A Tamburino, el protagonista pontevedrés de 'Malaherba' (Alfaguara), la novela de Manuel Jabois, su madre le explica pronto que las drogas son drogas cuando las toma alguien que se siente bien pero que siempre quiere sentirse mejor. Su padre también le habla muy claro, a veces demasiado. Tan claro que su hijo no entiende nada. Le dice que lo mejor, en la conga y en la vida, es no ser ni el primero ni el último. Le dice que si no quiere estudiar, que lea, que si no quiere pegar, que al menos se defienda, que siempre se enamore.
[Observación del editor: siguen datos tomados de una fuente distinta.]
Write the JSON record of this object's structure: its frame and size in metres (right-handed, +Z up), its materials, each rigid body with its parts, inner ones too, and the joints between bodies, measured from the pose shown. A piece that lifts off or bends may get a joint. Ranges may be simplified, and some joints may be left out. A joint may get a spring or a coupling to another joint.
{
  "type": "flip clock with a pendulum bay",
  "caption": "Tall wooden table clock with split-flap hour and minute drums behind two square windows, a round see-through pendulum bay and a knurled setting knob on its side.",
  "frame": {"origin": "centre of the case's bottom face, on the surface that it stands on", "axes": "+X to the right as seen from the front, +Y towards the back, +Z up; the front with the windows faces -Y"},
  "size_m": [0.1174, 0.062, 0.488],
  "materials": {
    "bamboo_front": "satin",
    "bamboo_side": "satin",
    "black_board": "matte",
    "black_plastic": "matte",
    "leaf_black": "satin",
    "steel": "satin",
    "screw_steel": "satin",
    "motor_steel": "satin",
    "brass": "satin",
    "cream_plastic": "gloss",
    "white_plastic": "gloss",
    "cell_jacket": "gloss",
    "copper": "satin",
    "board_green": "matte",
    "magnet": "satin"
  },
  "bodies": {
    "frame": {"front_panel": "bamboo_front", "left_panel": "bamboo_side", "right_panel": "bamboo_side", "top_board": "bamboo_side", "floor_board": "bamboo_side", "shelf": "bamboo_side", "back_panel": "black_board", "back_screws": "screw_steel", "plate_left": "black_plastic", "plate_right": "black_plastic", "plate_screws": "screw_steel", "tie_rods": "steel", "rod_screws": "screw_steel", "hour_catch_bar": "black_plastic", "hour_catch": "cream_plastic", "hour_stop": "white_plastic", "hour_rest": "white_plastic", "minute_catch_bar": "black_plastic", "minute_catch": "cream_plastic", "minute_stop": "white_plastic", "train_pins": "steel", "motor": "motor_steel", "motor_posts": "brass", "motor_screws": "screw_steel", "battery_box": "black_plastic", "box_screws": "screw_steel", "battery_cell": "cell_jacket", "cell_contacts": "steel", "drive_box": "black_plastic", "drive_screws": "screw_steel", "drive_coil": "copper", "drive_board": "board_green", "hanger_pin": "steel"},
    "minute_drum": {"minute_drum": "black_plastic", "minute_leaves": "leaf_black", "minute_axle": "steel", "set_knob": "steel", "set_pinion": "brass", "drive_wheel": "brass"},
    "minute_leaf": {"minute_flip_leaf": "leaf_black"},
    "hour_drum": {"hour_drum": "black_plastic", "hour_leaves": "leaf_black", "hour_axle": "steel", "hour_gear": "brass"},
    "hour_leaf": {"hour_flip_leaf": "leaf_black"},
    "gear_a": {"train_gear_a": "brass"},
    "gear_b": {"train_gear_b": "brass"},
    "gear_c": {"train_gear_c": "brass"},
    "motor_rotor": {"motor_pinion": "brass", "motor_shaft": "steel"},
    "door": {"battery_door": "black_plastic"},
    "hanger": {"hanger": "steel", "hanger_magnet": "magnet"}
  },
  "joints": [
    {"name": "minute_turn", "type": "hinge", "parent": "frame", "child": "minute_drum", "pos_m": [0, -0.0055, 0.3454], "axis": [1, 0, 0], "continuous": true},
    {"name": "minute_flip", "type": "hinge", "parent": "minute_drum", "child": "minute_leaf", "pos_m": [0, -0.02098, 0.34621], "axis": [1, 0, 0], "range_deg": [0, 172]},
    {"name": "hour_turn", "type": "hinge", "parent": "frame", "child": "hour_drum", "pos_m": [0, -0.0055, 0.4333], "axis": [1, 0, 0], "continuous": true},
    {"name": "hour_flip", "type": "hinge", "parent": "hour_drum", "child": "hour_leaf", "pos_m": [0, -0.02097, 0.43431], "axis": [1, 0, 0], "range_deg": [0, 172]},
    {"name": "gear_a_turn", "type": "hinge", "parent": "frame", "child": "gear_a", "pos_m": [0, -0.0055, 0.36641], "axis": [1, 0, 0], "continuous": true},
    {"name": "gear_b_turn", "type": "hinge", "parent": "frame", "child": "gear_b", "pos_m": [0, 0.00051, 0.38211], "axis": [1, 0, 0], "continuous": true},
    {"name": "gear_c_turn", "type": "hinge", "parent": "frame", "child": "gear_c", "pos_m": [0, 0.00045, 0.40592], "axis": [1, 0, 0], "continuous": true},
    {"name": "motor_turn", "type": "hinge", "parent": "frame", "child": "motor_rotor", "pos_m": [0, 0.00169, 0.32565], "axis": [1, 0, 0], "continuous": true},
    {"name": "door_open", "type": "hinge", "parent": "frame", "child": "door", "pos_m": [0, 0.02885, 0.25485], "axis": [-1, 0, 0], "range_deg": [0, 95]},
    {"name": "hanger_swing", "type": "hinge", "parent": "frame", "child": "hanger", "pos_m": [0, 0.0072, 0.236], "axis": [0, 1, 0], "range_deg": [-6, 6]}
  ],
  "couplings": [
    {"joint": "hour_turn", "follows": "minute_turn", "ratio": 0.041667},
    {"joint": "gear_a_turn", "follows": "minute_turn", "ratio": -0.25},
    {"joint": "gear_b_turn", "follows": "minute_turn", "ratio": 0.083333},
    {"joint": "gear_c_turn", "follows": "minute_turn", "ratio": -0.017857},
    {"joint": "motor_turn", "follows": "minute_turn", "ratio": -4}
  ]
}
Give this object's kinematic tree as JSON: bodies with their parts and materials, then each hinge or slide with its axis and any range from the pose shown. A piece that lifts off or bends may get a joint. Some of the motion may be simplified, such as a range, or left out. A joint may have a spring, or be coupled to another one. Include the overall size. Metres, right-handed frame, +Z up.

Le dice que el colegio es “una fábrica de monstruos contemporáneos”. Es ese padre intermitente, que aparece y desaparece en hospitales, un intelectual libre de pedantería, porque al fin y al cabo le dice lo mismo que escribió George Eliot: el orgullo no sirve para hacer daño, sino para que no te lo hagan. Y algo muy parecido a aquello que suelta Leopoldo María Panero en 'El desencanto': “La escuela es una institución penal donde te enseñan a olvidar la infancia”. 

Pese a tal honestidad paterna, el protagonista de 'Malaherba' interpreta el mundo con el sesgo cognitivo de la niñez, hablando con torpeza el idioma adulto. Todo en él es demasiado: demasiado en serio, demasiado a risa, demasiado triste, demasiado corazón. Intenta descifrar esas jeringuillas en el parque, los gemidos de sus padres en la habitación contigua, el placer del contacto con otro niño, los insultos crueles del resto. A veces ni lo intenta, porque da muchísimo más miedo esa silueta que tú crees que es la sombra del monstruo que el monstruo en sí, exista o no. Un niño quiere y no quiere saber: yo mismo, el azote infantil de los narcos, le iba a comprar tabaco a mi padre y en la barra me decían que si de batea o del otro y jamás se me ocurrió preguntar qué napias era batea. Me sonaba vagamente a Marlboro americano; por lo del béisbol, sería; o porque era un poco tonto. A veces no es que valgas más por lo que callas, es que más te vale callar.

Retener la magia

Uno no olvida la infancia de golpe y tampoco descubre de repente que los adultos están obligados a mentir. Por ejemplo, uno sabe que los Reyes Magos no existen, pero juega durante unos años a que sí porque le da miedo pensar qué tipo de conspiración global sustenta esa mentira y porque da gusto seguir la corriente y que te colmen de regalos. Tambusí sabe que a medida que enfoca los misterios y sintoniza los silencios se le escapa la infancia pero, como con los Reyes Magos, intenta retener la magia al menos cinco minutos más, los mismos que ondea esa bandera blanca de la canción de Battiato que tararea con su padre. Con toda la emoción y antes del conflicto, de que todo sea más pobre y más violento y más relativo. Peor, en definitiva. Incluso aún peor.

Jabois ha firmado una novela hermosísima, bendecida por eso tan difícil de tasar y de mantener: el encanto, que logra atrapar cómo piensa y siente ese niño que todos fuimos y que algunos han olvidado que fueron. Es decir, ha escrito con una pureza desarmante, y con “sintomático misterio”, sobre todo eso que nos pasa cuando empezamos a descubrir que nada es lo que parece, antes de que nos toque aceptar que las cosas son como son.